Before dawn more than 20 Novembers ago, and my frozen toes were a few scant feet from the lip of the Grand Canyon. Kevin is out cold in the car, but I was too keyed up for sleep. Wrapped in a blanket that isn’t half warm enough, I stared up at a legion of stars. Not even the full moon dimed them, and stampedes of shooting stars sliced the dark matter in their celestial haste. Far too soon, the distant edge of the canyon grew a thin blister of red, then orange, pink, purple, I heard a long indrawn breath and realized it was me, and the sun erupted to the sudden trill of birdsong from the sagebrush. The canyon was revealed in its glory, and I realized for the first time in my life that nothing so sacred and holy as those moments could ever fit inside a church. We were in San Francisco the next night, covered in road dust and smelling like Kerouac’s tube socks, and that’s just fine.

All of this happened before the ocean came. It hasn’t for all of us yet, but it has wrought tragedy upon some, and for the rest of us, it is coming.
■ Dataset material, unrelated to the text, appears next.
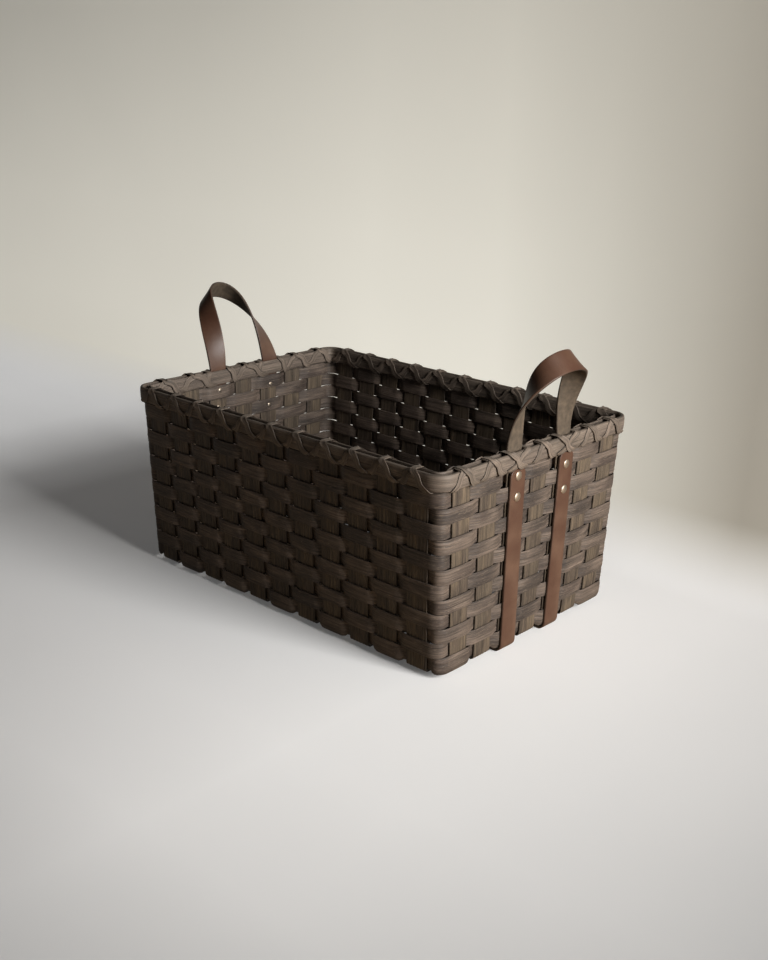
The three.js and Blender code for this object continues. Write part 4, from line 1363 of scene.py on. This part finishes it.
def make_room():
    line = [(-ROOM_REACH, 0)]
    for k in range(COVE_STEPS + 1):
        angle = math.pi / 2 * k / COVE_STEPS
        line.append((WALL_GAP - WALL_COVE * (1 - math.sin(angle)), WALL_COVE * (1 - math.cos(angle))))
    line.append((WALL_GAP, WALL_TOP))
    # The floor goes on behind the wall
    behind = [(WALL_GAP - WALL_COVE, 0), (ROOM_REACH, 0)]
    points, faces = [], []
    for profile in (line, behind):
        first = len(points)
        for y, z in profile:
            for x in (-ROOM_REACH, ROOM_REACH):
                points.append((MIDDLE + Vector((x, y, z))) * MM)
        for k in range(first, len(points) - 2, 2):
            faces.append((k, k + 1, k + 3, k + 2))
    mesh = bpy.data.meshes.new("room")
    mesh.from_pydata(points, [], faces)
    mesh.polygons.foreach_set("use_smooth", [True] * len(faces))
    mesh.materials.append(plaster_material())
    room = bpy.data.objects.new("room", mesh)
    bpy.context.scene.collection.objects.link(room)


# The window: a square lamp, and the pale sky that the camera sees past it
LAMP_PLACE = (1650, 100, 720)
LAMP_AIM = (0, 0, 100)
LAMP_SIZE = 1000
LAMP_WATTS = 77
SKY_SEEN = 0.6
SKY_LIGHT = 0.01


def make_light():
    lamp = bpy.data.lights.new("window", "AREA")
    lamp.shape = "SQUARE"
    lamp.size = LAMP_SIZE * MM
    lamp.energy = LAMP_WATTS
    lamp.color = colour("#fffdfa")[:3]
    window = bpy.data.objects.new("window", lamp)
    window.visible_camera = False
    place, aim = Vector(LAMP_PLACE) * MM, Vector(LAMP_AIM) * MM
    window.location = place
    window.rotation_mode = "QUATERNION"
    window.rotation_quaternion = (aim - place).to_track_quat("-Z", "Y")
    bpy.context.scene.collection.objects.link(window)

    world = bpy.data.worlds.new("studio")
    world.use_nodes = True
    tree = world.node_tree
    tree.nodes.clear()
    rays = add(tree, "ShaderNodeLightPath").outputs
    rays_seen = {0: rays["Is Camera Ray"], 1: rays["Is Transmission Ray"]}
    seen = add(tree, MATHS, rays_seen, operation="MAXIMUM")
    level = add(tree, MATHS, {0: seen, 1: SKY_SEEN, 2: SKY_LIGHT}, operation="MULTIPLY_ADD")
    sky = add(tree, "ShaderNodeBackground", {"Color": colour("#e9e6e0"), "Strength": level})
    add(tree, "ShaderNodeOutputWorld", {"Surface": sky})
    bpy.context.scene.world = world


make_camera()
make_room()
make_light()
bpy.context.scene.view_settings.view_transform = "Standard"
Katrina, Sandy, Harvey, Irma, Maria have left in their wake battered, fallen cities like Troy without its walls. Odds are better than good that you know someone who knows someone who has lost everything to the sea recently, who knows what salt tastes like in their bedroom, who can tell you all about the stench of the water when our pollution becomes weaponized by the merciless tide. Cholera has appeared in Puerto Rico. This is what happens when the ocean comes.

Everyone has their stories. They are what makes us human. Our stories make us who we are, keep us warm when These Are The Days becomes Those Were The Days. Our stories are our wisdom, our shared consciousness, our understanding of good and evil, our way of sharing pieces of our strange selves to make friends out of strangers, so we can make more stories.

The ocean is coming, and the most powerful among us don’t seem to care. Those who rule the most selfish species ever to occupy the planet have us sitting like a fly on a pork rind, waiting to be swatted. They won’t fight for any of us, for our children, our homes, our friends, our vegetable gardens, our professions, our pets, our artwork, our books, whatever — let it all drown, particularly if it exists in a place that’s already poor and under-resourced. The largest thing on the planet is battering down our door right now, right at this moment, and we can stop it if we act … but those who could take action on a massive scale, immediately, aren’t acting, and then we get wet, and we either lose everything or we die, and the TV cameras take it all in for the dwindling few who haven’t met the ocean yet.

One of these days, there is going to be a bright brutal line drawn right down the middle of our stories: before the ocean came, and after the ocean came. The stories from after the ocean came will be grim things, few and far between, just like us.

It does not have to be this way. Forget about seemingly impossible tasks like “saving the planet” — the planet is going to be just fine whether we are on it or not, thank you very much — and save your stories from the sea. Save mine. Do something to make the powerful listen, and do it today. There is much to be done just within reach of your arm. Do that, and you’ll have one hell of a story, along with, perhaps, people left to hear the telling.